In my mind, a standard/recommended approach is at odds with requiring an option. Unless you want to make src the new default lookup too.

takluyver commented 6 years ago

JFTR the discussion has completely moved from “what is better” to “what has always be done”.

I don't think that's true. The discussion is about what the packaging guide should recommend, and we are aware that that recommendation may influence a large number of people.

As a separate but related matter, I intend to make flit enforce 'one way to do it', where that one way is (probably) the recommendation we agree on.

So far the only argument I’ve heard is that you have to press four more keys...

That feels like an unfair mischaracterisation. I listed several arguments for continuing to recommend the non-src layout, none of which were to do with how many keystrokes you need. It looks likely that your preferred option is going to carry the day, but dismissing the counterargument like this poisons the discussion.

hynek commented 6 years ago

That feels like an unfair mischaracterisation. I listed several arguments for continuing to recommend the non-src layout, none of which were to do with how many keystrokes you need.

Maybe the problem is that we’re discussing two different things. As far as I can see (if i missed something I’m sorry, I’m on a phone today):

  1. Donald and I are discussing the upsides of having an src directory and the downsides of the lack thereof.
  2. You are mostly arguing about the implied costs of recommending that.

As expressed in my last message I don’t quite follow that (I think of something superior is found it’s worth recommending it even if everyone doesn’t switch right away ; otherwise we’d still be using GOTO, http and hash our passwords with MD5) but I understand that it must be just as frustrating for you as it is for me because neither side really engages each other’s arguments and treats them as a side battle at best.

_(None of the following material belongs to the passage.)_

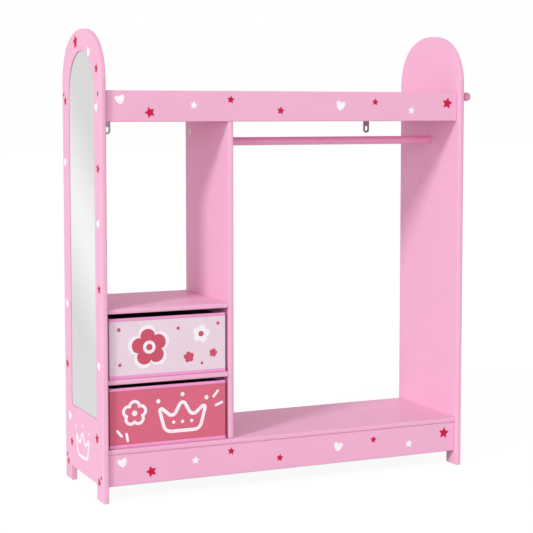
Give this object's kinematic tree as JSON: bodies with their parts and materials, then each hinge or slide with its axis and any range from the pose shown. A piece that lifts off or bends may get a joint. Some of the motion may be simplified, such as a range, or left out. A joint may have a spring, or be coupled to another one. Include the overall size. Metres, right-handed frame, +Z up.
{
  "type": "dress up storage unit with mirror",
  "caption": "Children's dress-up storage unit: hanging bay with rod, narrow bay with fabric boxes, top tray, side pegs and a mirror let into the arched left side panel.",
  "frame": {"origin": "on the floor, at the middle of the unit's bounding box, the pegs on the right side included", "axes": "+X to the right seen from the front, +Y from the front to the rear, +Z up"},
  "size_m": [0.9674, 0.294, 1.067],
  "materials": {
    "pink_board": "medium density fibreboard, satin pink lacquer with printed stars and hearts",
    "pink_turned_wood": "turned wood, pink lacquer",
    "mirror": "silvered acrylic sheet",
    "foam_tape": "foam tape",
    "zinc_steel": "zinc plated",
    "beech": "plain beech",
    "rose_grey_fabric": "printed non-woven fabric",
    "rose_fabric": "printed non-woven fabric",
    "binding_tape": "sewn binding tape",
    "black_lining": "non-woven fabric",
    "grey_card": "raw card"
  },
  "bodies": {
    "root": {"side_panel_left": "pink_board", "side_panel_right": "pink_board", "divider_panel": "pink_board", "top_shelf": "pink_board", "middle_shelf": "pink_board", "box_shelf": "pink_board", "base_shelf": "pink_board", "top_front_rail": "pink_board", "top_back_rail": "pink_board", "base_front_rail": "pink_board", "base_back_rail": "pink_board", "hanging_rod": "pink_turned_wood", "mirror_sheet": "mirror", "mirror_tape": "foam_tape", "peg_front": "pink_turned_wood", "peg_middle": "pink_turned_wood", "peg_rear": "pink_turned_wood", "peg_screws": "zinc_steel", "wall_bracket_left": "zinc_steel", "wall_bracket_right": "zinc_steel", "bracket_screws": "zinc_steel", "rail_screws_left": "zinc_steel", "rail_screws_right": "zinc_steel", "cam_locks": "zinc_steel", "cam_bolts": "zinc_steel", "wooden_dowels": "beech", "divider_base_screws": "zinc_steel"},
    "upper_box": {"box_upper_skin": "rose_grey_fabric", "box_upper_wall_cards": "grey_card", "box_upper_lining": "black_lining", "box_upper_floor_card": "black_lining", "box_upper_rim_binding": "binding_tape", "box_upper_base_binding": "binding_tape"},
    "lower_box": {"box_lower_skin": "rose_fabric", "box_lower_wall_cards": "grey_card", "box_lower_lining": "black_lining", "box_lower_floor_card": "black_lining", "box_lower_rim_binding": "binding_tape", "box_lower_base_binding": "binding_tape"}
  },
  "joints": [
    {"name": "upper_box_slide", "type": "slide", "parent": "root", "child": "upper_box", "axis": [0, -1, 0], "range_m": [0, 0.3]},
    {"name": "lower_box_slide", "type": "slide", "parent": "root", "child": "lower_box", "axis": [0, -1, 0], "range_m": [0, 0.3]}
  ]
}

Unlike you who bound the future direction of your project to the outcome, I honestly don’t feel like I have a dog in this fight. For me literally nothing changes; no matter which approach wins – I’ll run my projects the way I like it and I expect other opinionated people to do the same. shrug

takluyver commented 6 years ago

I think of something superior is found it’s worth recommending it even if everyone doesn’t switch right away

That makes sense, but the transition itself has a cost, so for me the question is whether it's superior enough to justify switching the recommendation, or whether we should keep the existing recommendation and improve tools to deal with it better. It sounds like it probably is worth switching, but I wanted to give the counterargument a fair airing as well.

Unlike you who bound the future direction of your project to the outcome, I honestly don’t feel like I have a dog in this fight.

And conversely, while I think the recommendation is important, I don't have a strong personal preference for either style. I use non-src layout for all my projects at the moment, and I don't seem to have particularly been bitten by issues with it yet.

ctheune commented 6 years ago

So (as @hynek put it) my dog being in the 'src/' side: I've grown up with src/ (since we started having packaging tools around 2004 or so) in such a natural way that I mostly stumbled over weird things (mainly manifest management and accidents of things being in the package/importable) that I wasn't used to when I previously never thought about not using a src/ directory.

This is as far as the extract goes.